DATASET CONTENT:
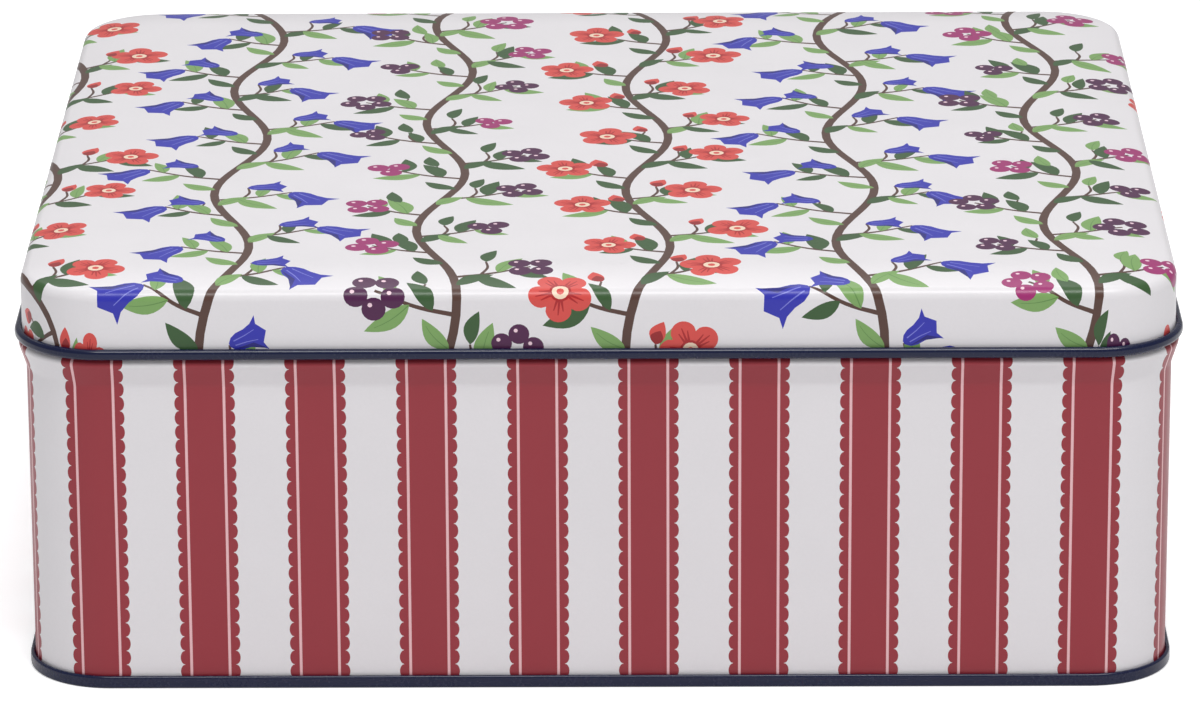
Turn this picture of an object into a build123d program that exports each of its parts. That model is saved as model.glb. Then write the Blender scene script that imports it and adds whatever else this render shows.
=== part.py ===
from build123d import *
import os
from math import radians, sin

# Rectangular tinplate box with a lift-off slip lid.
# Three pressed pieces: a body wall bent from one strip, a base panel seamed on to it,
# and a drawn lid whose skirt ends in a rolled hem.
# Millimetres, +Z up. The origin is on the ground, below the middle of the box,
# with the front wall facing -Y.

os.makedirs("parts", exist_ok=True)

# overall sizes
body_width = 255.0          # outer face to outer face of the wall, along X
body_depth = 225.5          # the same along Y
corner_radius = 18.0        # outer face of the wall, in plan
lid_top = 94.5              # flat middle of the lid, above the ground: the overall height
lid_height = 16.9           # flat middle of the lid down to the lowest point of its hem

# sheet thicknesses
body_sheet = 0.28
lid_sheet = 0.28
base_sheet = 0.32
base_inner_bend = 0.18      # inside radius of the base sheet's tight bends

# double seam that joins the base to the wall
seam_height = 2.85
seam_gap = 0.07             # play between the folded layers
hook_play = 0.12            # end of each hook to the bend that it reaches into

# base panel
countersink = 3.2           # ground to the underside of the panel
panel_bend = 0.6            # underside of the panel to the wall that stands round it
step_rise = 0.8             # stiffening step of the middle of the panel
step_corner = 6.0           # corner radius of the step, in plan
base_middle_corner = 2.0    # corner radius of the flat middle, in plan

# body wall
mouth_drop = 3.0            # lid top down to the highest point of the mouth
mouth_curl = 1.8            # outer diameter of the curled mouth
mouth_curl_turn = 250.0     # degrees
bead_play = 1.1             # lowest point of the hem down to the lid-stop bead's crest
bead_reach = 1.75           # crest before rounding, beyond the wall face
bead_below = 5.4            # height of the slope below the crest
bead_above = 1.6            # height of the slope above the crest
bead_foot_bend = 4.0
bead_crest_bend = 1.2
bead_neck_bend = 0.8

# lock seam down the middle of the rear wall
lock_seam_width = 4.5
lock_seam_layers = 3        # folded layers inside the wall
lock_seam_bottom = 6.0
lock_seam_groove = 0.1      # depth of the joint line on the outside
lock_groove_width = 0.5

# lid
lid_clearance = 0.5         # wall face to the inside of the skirt
edge_radius = 2.6           # skirt to shoulder
lid_middle_corner = 2.0     # corner radius of the flat middle, in plan
shoulder_slope = 10.0       # degrees, where the shoulder meets the edge bend
hem_height = 2.45
hem_reach = 1.65            # hem beyond the skirt's face
hem_closing = 130.0         # degrees that the hem turns back over its top

# places that follow from the sizes above; r is outward from the wall's outer face
seam_reach = 3 * seam_gap + 2 * base_sheet + body_sheet
seam_bend = (seam_reach - seam_gap) / 2
fold_bend = seam_gap + base_sheet / 2
base_bend = base_inner_bend + base_sheet
fold_level = base_sheet + body_sheet + fold_bend
body_hook_top = seam_height - seam_bend - hook_play
base_hook_end = fold_level + hook_play
step_inset = corner_radius - step_corner
panel_inset = corner_radius - base_middle_corner
hem_bottom = lid_top - lid_height
bead_height = hem_bottom - bead_play
mouth_top = lid_top - mouth_drop
curl_radius = mouth_curl / 2
skirt_face = lid_clearance + lid_sheet
hem_outer = (hem_reach + lid_sheet) / 2
hem_bend = hem_outer - lid_sheet
hem_level = hem_bottom + hem_outer
hem_straight = hem_height - 2 * hem_outer
edge_width = edge_radius * (1 - sin(radians(shoulder_slope)))
shoulder_start = lid_middle_corner - corner_radius
shoulder_radius = (skirt_face - edge_width - shoulder_start) / sin(radians(shoulder_slope))
lock_seam_top = bead_height - bead_below - bead_foot_bend / 2
lock_seam_thick = lock_seam_layers * body_sheet

# The sections are drawn where the front wall crosses the middle: local x is r, local y is height.
section_plane = Plane(origin=(0, -body_depth / 2, 0), x_dir=(0, -1, 0), z_dir=(-1, 0, 0))


def rounded_outline(inset, level):
    """A rounded rectangle parallel to the rim, inset from the wall's face, at a height."""
    with BuildSketch(Plane.XY.offset(level)) as outline:
        RectangleRounded(body_width - 2 * inset, body_depth - 2 * inset, corner_radius - inset)
    return outline.sketch


def lid_face(depth):
    """A face of the lid's sheet, depth under the printed one, drawn from the flat middle to the hem's edge."""
    shoulder = JernArc((shoulder_start, lid_top - depth), (1, 0), shoulder_radius - depth, -shoulder_slope)
    edge = JernArc(shoulder @ 1, shoulder % 1, edge_radius - depth, shoulder_slope - 90)
    skirt = Line(edge @ 1, (skirt_face - depth, hem_level))
    under = JernArc(skirt @ 1, (0, -1), hem_bend + depth, 180)
    side = Line(under @ 1, under @ 1 + Vector(0, hem_straight))
    over = JernArc(side @ 1, (0, 1), hem_bend + depth, hem_closing)
    return shoulder @ 0, over @ 1


# once round the wall's outer face at ground level, from the middle of the front
with BuildLine() as rim:
    front_middle = Vector(0, -body_depth / 2)
    place, heading = front_middle, Vector(1, 0)
    for across in (body_width / 2, body_depth - corner_radius, body_width - corner_radius, body_depth - corner_radius):
        run = Line(place, place + heading * (across - corner_radius))
        bend = JernArc(run @ 1, heading, corner_radius, 90)
        place, heading = bend @ 1, bend % 1
    Line(place, front_middle)

with BuildPart() as body_wall:
    with BuildSketch(section_plane):
        with BuildLine():
            curl = CenterArc(
                (-curl_radius, mouth_top - curl_radius), curl_radius, mouth_curl_turn, -mouth_curl_turn
            )
            wall = FilletPolyline(
                curl @ 1,
                (0, bead_height + bead_above),
                (bead_reach, bead_height),
                (0, bead_height - bead_below),
                (0, fold_level),
                radius=[bead_neck_bend, bead_crest_bend, bead_foot_bend],
            )
            fold = JernArc(wall @ 1, (0, -1), fold_bend, 180)
            Line(fold @ 1, (2 * fold_bend, body_hook_top))
            offset(amount=body_sheet, side=Side.RIGHT)
        make_face()
    sweep(path=rim.wire())
    # the lock seam's folded layers lie flat against the inside of the rear wall
    with BuildSketch(Plane.XY.offset(lock_seam_bottom)):
        with Locations((0, body_depth / 2 - body_sheet)):
            Rectangle(lock_seam_width, lock_seam_thick, align=(Align.CENTER, Align.MAX))
    extrude(amount=lock_seam_top - lock_seam_bottom)
    with BuildSketch(Plane.XY.offset(lock_seam_bottom)):
        with Locations((lock_seam_width / 2, body_depth / 2)):
            Rectangle(lock_groove_width, 2 * lock_seam_groove)
    extrude(amount=lock_seam_top - lock_seam_bottom, mode=Mode.SUBTRACT)
body_wall.part.label = "body_wall"

with BuildPart() as base_panel:
    with BuildSketch(section_plane):
        with BuildLine():
            chuck_face = -body_sheet - base_sheet
            pan = FilletPolyline(
                (-panel_inset, countersink + step_rise),
                (-step_inset - step_rise, countersink + step_rise),
                (-step_inset, countersink),
                (chuck_face, countersink),
                (chuck_face, 0),
                (seam_reach, 0),
                (seam_reach, seam_height - seam_bend),
                radius=[base_bend, base_bend, panel_bend, base_bend, base_bend],
            )
            offset(amount=base_sheet, side=Side.LEFT)
        make_face()
        with BuildLine():
            over = JernArc(pan @ 1, (0, 1), seam_bend, 180)
            under = JernArc(pan @ 1 - Vector(base_sheet, 0), (0, 1), seam_bend - base_sheet, 180)
            Line(over @ 0, under @ 0)
            Polyline(over @ 1, (seam_gap, base_hook_end), (seam_gap + base_sheet, base_hook_end), under @ 1)
        make_face()
    sweep(path=rim.wire())
    extrude(rounded_outline(panel_inset, countersink + step_rise), amount=base_sheet)
base_panel.part.label = "base_panel"

with BuildPart() as lid:
    with BuildSketch(section_plane):
        with BuildLine():
            printed = lid_face(0)
            lacquered = lid_face(lid_sheet)
            Line(printed[0], lacquered[0])
            Line(printed[1], lacquered[1])
        make_face()
    sweep(path=rim.wire())
    extrude(rounded_outline(-shoulder_start, lid_top - lid_sheet), amount=lid_sheet)
lid.part.label = "lid"

export_step(body_wall.part, "parts/body_wall.step")
export_step(base_panel.part, "parts/base_panel.step")
export_step(lid.part, "parts/lid.step")
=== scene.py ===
import math
import random

import bpy
import numpy as np
from mathutils import Matrix, Vector
from mathutils.geometry import delaunay_2d_cdt


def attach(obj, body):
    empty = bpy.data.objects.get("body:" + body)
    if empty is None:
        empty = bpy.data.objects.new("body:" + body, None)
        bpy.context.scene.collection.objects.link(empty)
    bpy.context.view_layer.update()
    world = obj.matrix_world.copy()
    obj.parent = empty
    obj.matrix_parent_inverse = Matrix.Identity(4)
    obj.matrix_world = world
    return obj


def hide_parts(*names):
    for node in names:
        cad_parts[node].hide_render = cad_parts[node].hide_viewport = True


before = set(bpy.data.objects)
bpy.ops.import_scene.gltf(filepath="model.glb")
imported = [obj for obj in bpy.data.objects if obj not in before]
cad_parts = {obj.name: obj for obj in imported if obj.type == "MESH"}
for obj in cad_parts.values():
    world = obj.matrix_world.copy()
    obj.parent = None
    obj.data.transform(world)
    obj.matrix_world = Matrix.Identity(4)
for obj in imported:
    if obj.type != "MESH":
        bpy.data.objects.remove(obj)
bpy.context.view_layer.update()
random.seed(11)

# Lengths are millimetres until a piece's mesh is made.
tin = {
    "width": 255.0,          # over the wall's outer faces
    "depth": 225.5,
    "corner": 18.0,
    "cornerSteps": 16,
    "straightSteps": 8,
    "bendStep": 11.0,        # degrees between two rows of points in a bend
}
coreHalf = np.array([tin["width"] / 2 - tin["corner"], tin["depth"] / 2 - tin["corner"]])
print("stage: frame loaded")


# sections of the pressed sheets
def unroll(start, heading, steps):
    # rows of (arc length, x, z, heading, curvature) for steps of (length, 0) or (radius, turn)
    place = complex(*start)
    angle = math.radians(heading)
    done = 0.0
    rows = []
    for size, turn in steps:
        bend = math.radians(turn)
        length = abs(bend) * size if turn else size
        curvature = bend / length if turn else 0.0
        rows.append((done, place.real, place.imag, angle, curvature))
        ahead = complex(math.cos(angle), math.sin(angle))
        if turn:
            angle += bend
            place += (complex(math.cos(angle), math.sin(angle)) - ahead) / (1j * curvature)
        else:
            place += length * ahead
        done += length
    return {"rows": np.array(rows), "length": done}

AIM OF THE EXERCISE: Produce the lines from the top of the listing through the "base_middle_corner = 2.0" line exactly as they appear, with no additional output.

RESULT FOR THIS TASK:
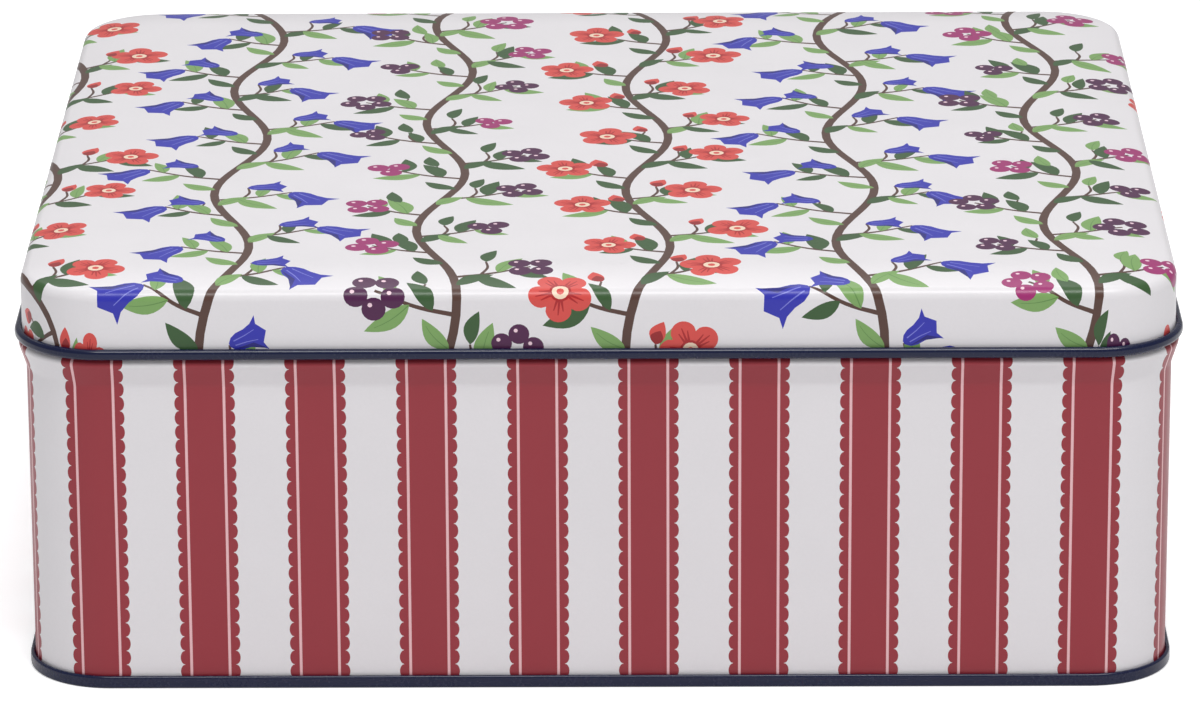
Turn this picture of an object into a build123d program that exports each of its parts. That model is saved as model.glb. Then write the Blender scene script that imports it and adds whatever else this render shows.
=== part.py ===
from build123d import *
import os
from math import radians, sin

# Rectangular tinplate box with a lift-off slip lid.
# Three pressed pieces: a body wall bent from one strip, a base panel seamed on to it,
# and a drawn lid whose skirt ends in a rolled hem.
# Millimetres, +Z up. The origin is on the ground, below the middle of the box,
# with the front wall facing -Y.

os.makedirs("parts", exist_ok=True)

# overall sizes
body_width = 255.0          # outer face to outer face of the wall, along X
body_depth = 225.5          # the same along Y
corner_radius = 18.0        # outer face of the wall, in plan
lid_top = 94.5              # flat middle of the lid, above the ground: the overall height
lid_height = 16.9           # flat middle of the lid down to the lowest point of its hem

# sheet thicknesses
body_sheet = 0.28
lid_sheet = 0.28
base_sheet = 0.32
base_inner_bend = 0.18      # inside radius of the base sheet's tight bends

# double seam that joins the base to the wall
seam_height = 2.85
seam_gap = 0.07             # play between the folded layers
hook_play = 0.12            # end of each hook to the bend that it reaches into

# base panel
countersink = 3.2           # ground to the underside of the panel
panel_bend = 0.6            # underside of the panel to the wall that stands round it
step_rise = 0.8             # stiffening step of the middle of the panel
step_corner = 6.0           # corner radius of the step, in plan
base_middle_corner = 2.0    # corner radius of the flat middle, in plan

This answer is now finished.